One direct lender in the hotel sector, for example, offers select borrowers affected by such natural disasters a financing plan that includes six to 12 months of no payments and 18 months of interest-only payments. Rates stay in the standard 7 percent to 9 percent range for loan amounts typically ranging between $50,000 and $15 million.
In the aftermath of a devastating hurricane, hotel owner-operators with distressed properties may be tempted to jump at a seemingly easy financing offer. Mortgage brokers can help by having an open discussion with these borrowers about predatory lenders and their tactics, including the financial reward some lenders pay brokers for placing loans with inflated interest rates.
“If it’s too good to be true, it might well be,” Access Point’s Wright said. “Borrowers [and brokers] need to be on very high alert as to who they’re dealing with. It’s not uncommon to find out lenders are really injecting capital under false pretense with the objective of taking back the property or, at the very least, taking over management of the asset.”

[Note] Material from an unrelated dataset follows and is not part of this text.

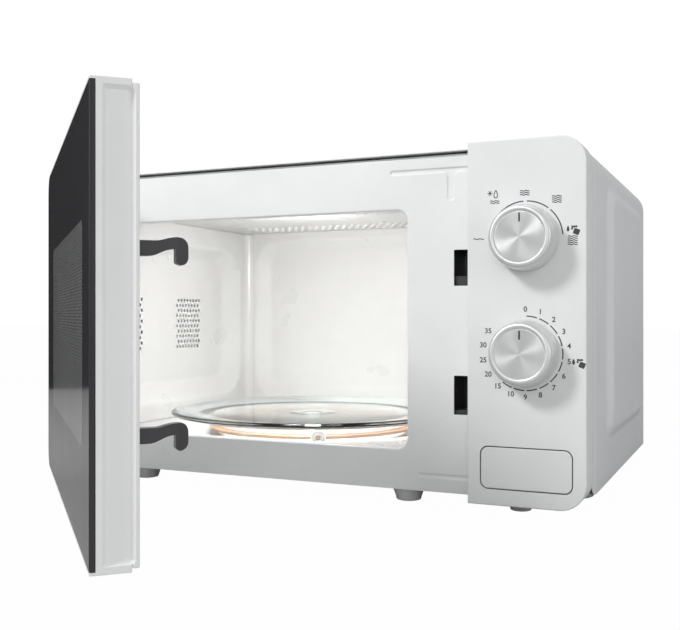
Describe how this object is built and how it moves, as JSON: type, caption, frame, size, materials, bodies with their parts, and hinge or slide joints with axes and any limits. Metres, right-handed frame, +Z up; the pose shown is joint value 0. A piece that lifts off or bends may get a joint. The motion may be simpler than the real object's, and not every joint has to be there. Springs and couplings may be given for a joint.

Business-interruption insurance can be another critical source of assistance that can help property owners stay calm and avoid making bad financing decisions while a hotel is recovering, Sonnenblick says. This insurance can help pay for operations and debt service so owner-operators are protected, typically for 24 months of interruption.
With predatory lending always a factor in the market, especially in the wake of a major disaster, it’s imperative for mortgage brokers and hotel owner-operators to dive deep into a financial institution’s history before inking a deal. The interest rate should not be the sole litmus test for doing business with a particular lender, Wright adds.